XIIe s. Cum l'eve [de la Seine] est bloie et arzillose, E pleinteïve et abundose, Cum ele est suvent flechisantz Que la terre en seit plus vaillantz, Benoit de Sainte-Maure, II, 3015. Li prelat sunt serf Deu, li reis les deit cherir ; E il sunt chief des reis, li reis lur deit flechir, Deus est chiés [chef] des prelaz, Th. le mart. 70. Fait li dunc sainz Thumaz : tuz nus estuet murir, Ne pur mort de justise ne me verrez flechir ; E pur l'amur de Deu voil la mort sustenir, ib. 143.

XIIIe s. Dist Renart : dont vos abessiez, Et vos agenoilliez ici : Puis ambedeus ses piez flechi, Et mist sor le piege sa main, Ren. 4798.

XIVe s. Afin que par dons ne par prieres il ne se peust flechir de son propos, Bercheure, f° 28, recto. Ainsi veez vous que le sage homme fleschi son courage pour saulver l'onneur de sa femme, Ménagier, I, 8. Devant le roi Henri le varlet se fleschi, Et puis le salua de Dieu qui mort soufri, Guesclin. 15719.

XVe s. Guillaume de Fermiton flechit, et lui glissa un petit le pied, Froissart, II, II, 81. Vous sçavez que d'armes et d'amours ne doit on pas flechir de dire verité ; or je vous demande, par la foy que vous devez à amors et à chevalerie, lequel des chevaliers de dedans doit avoir le prix, Perceforest, t. I, f° 110.

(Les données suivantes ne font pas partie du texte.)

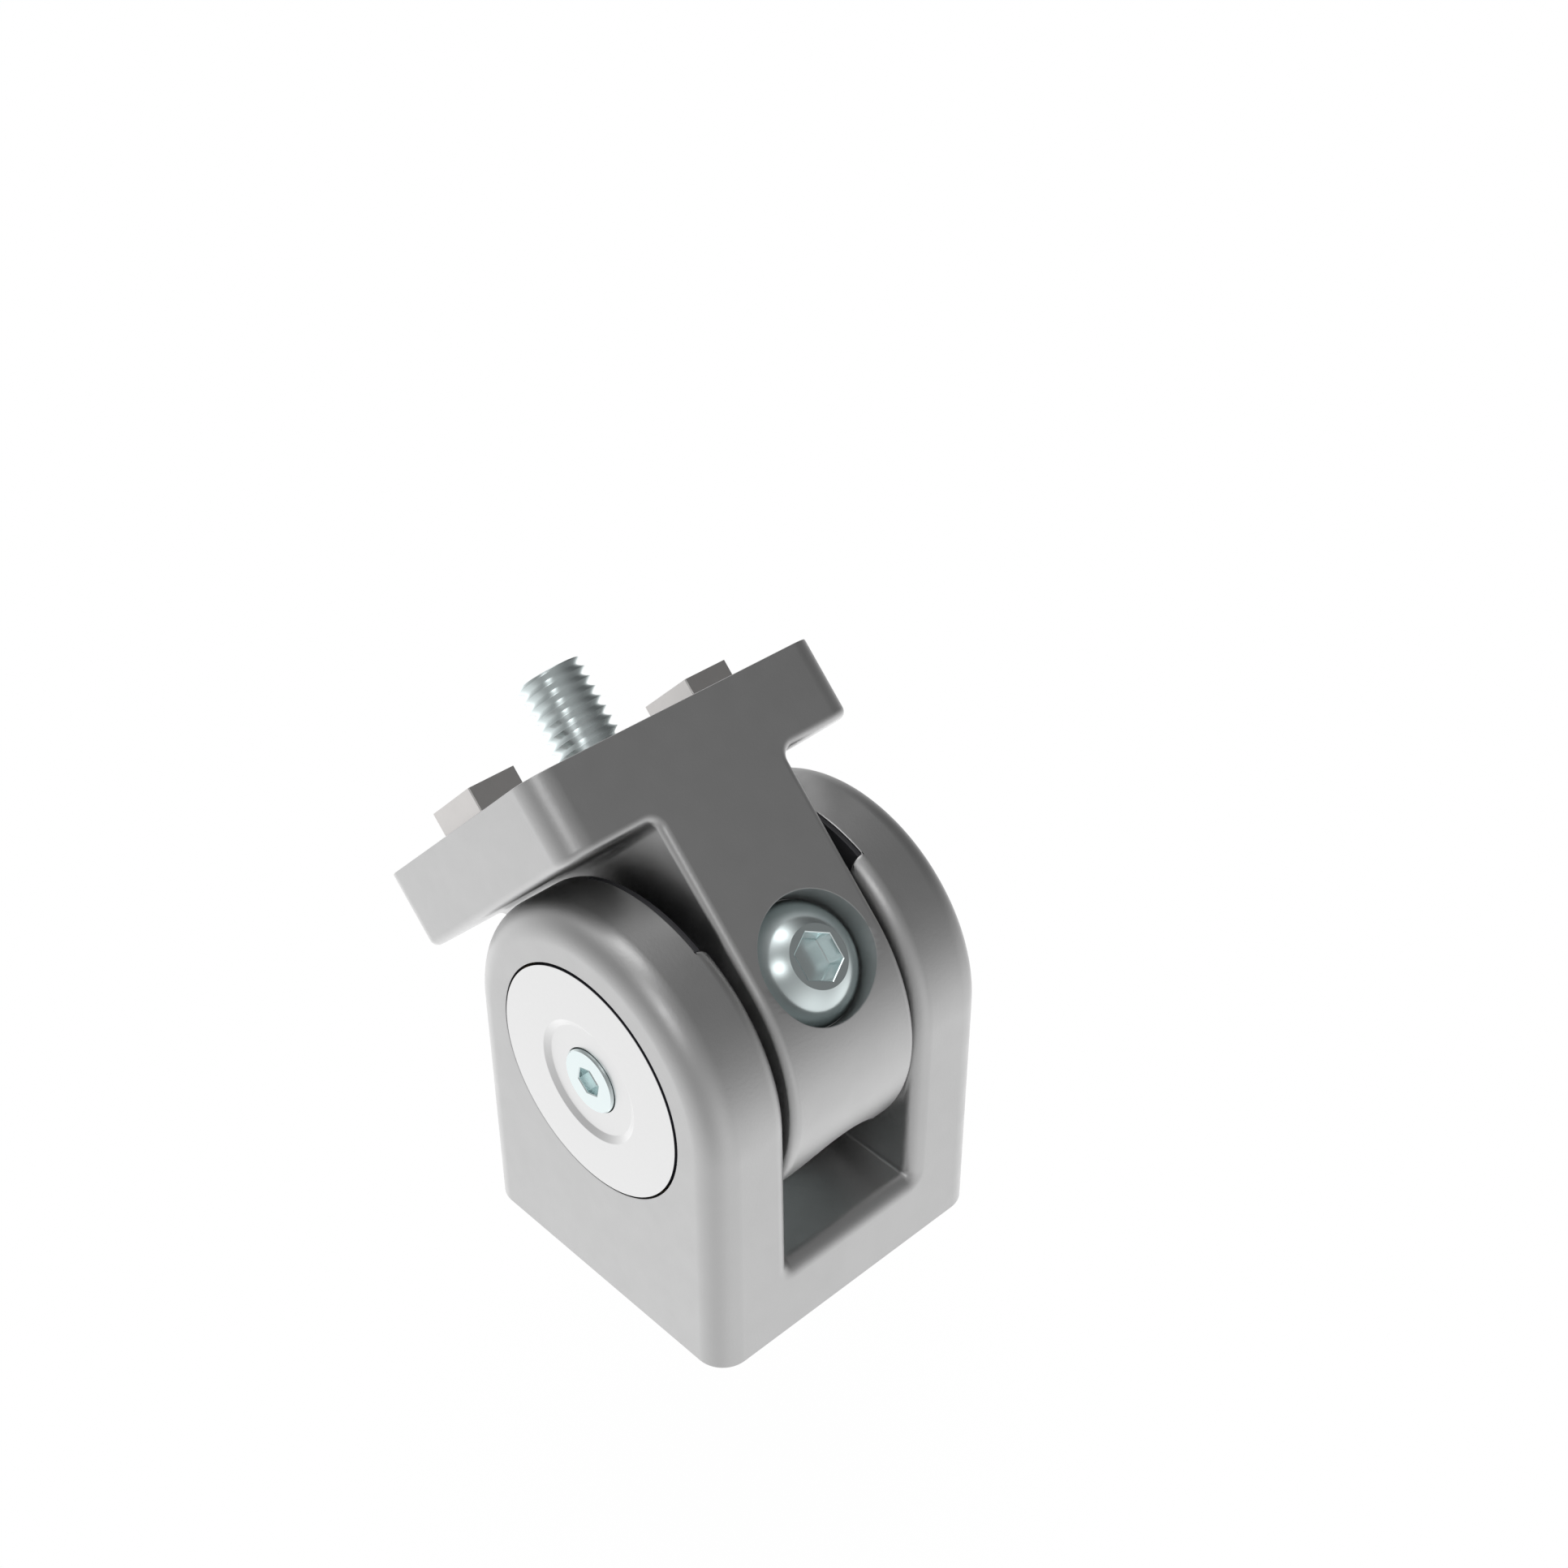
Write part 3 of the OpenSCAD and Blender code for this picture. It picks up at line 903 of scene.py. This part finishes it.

XVIe s. Ce Genevois parlant au general, Genoux flescis troys fois baisa la terre, Marot, J. V, 33. Je sens mes facultez flechir soubs la charge, Montaigne, I, 155. Il [l'idiome français] succombe ordinairement à une puissante conception ; si vous allez tendu, vous sentez souvent qu'il languit soubs vous et flechit, Montaigne, III, 354. Les muscles qui flechissent et estendent le coulde, Paré, I, 8. On peult flechir une gaulle nouvellement cueillie, Palsgrave, p. 448.

ÉTYMOLOGIE

Pic. flékir, provenç. flechir ; anc. ital. fiettere ; du latin flectere, d'après Diez, par le changement, rare en français, de ct en ch, et par le changement plus fréquent de la 3e conjugaison en 4e. Mais en même temps il faut admettre pour le français que flechissant (XIIe s.), flechissable et flechissement (XIIIe et XIVe s.) indiquent une dérivation non de la conjugaison latine en ire, car alors on aurait flechant, flechable, flechement, mais une forme allongée par iscere (flexisco, comme florisco, pour je fleuris, fleurissant, etc.). Il faut noter l'analogie de flectere avec falx, la faux.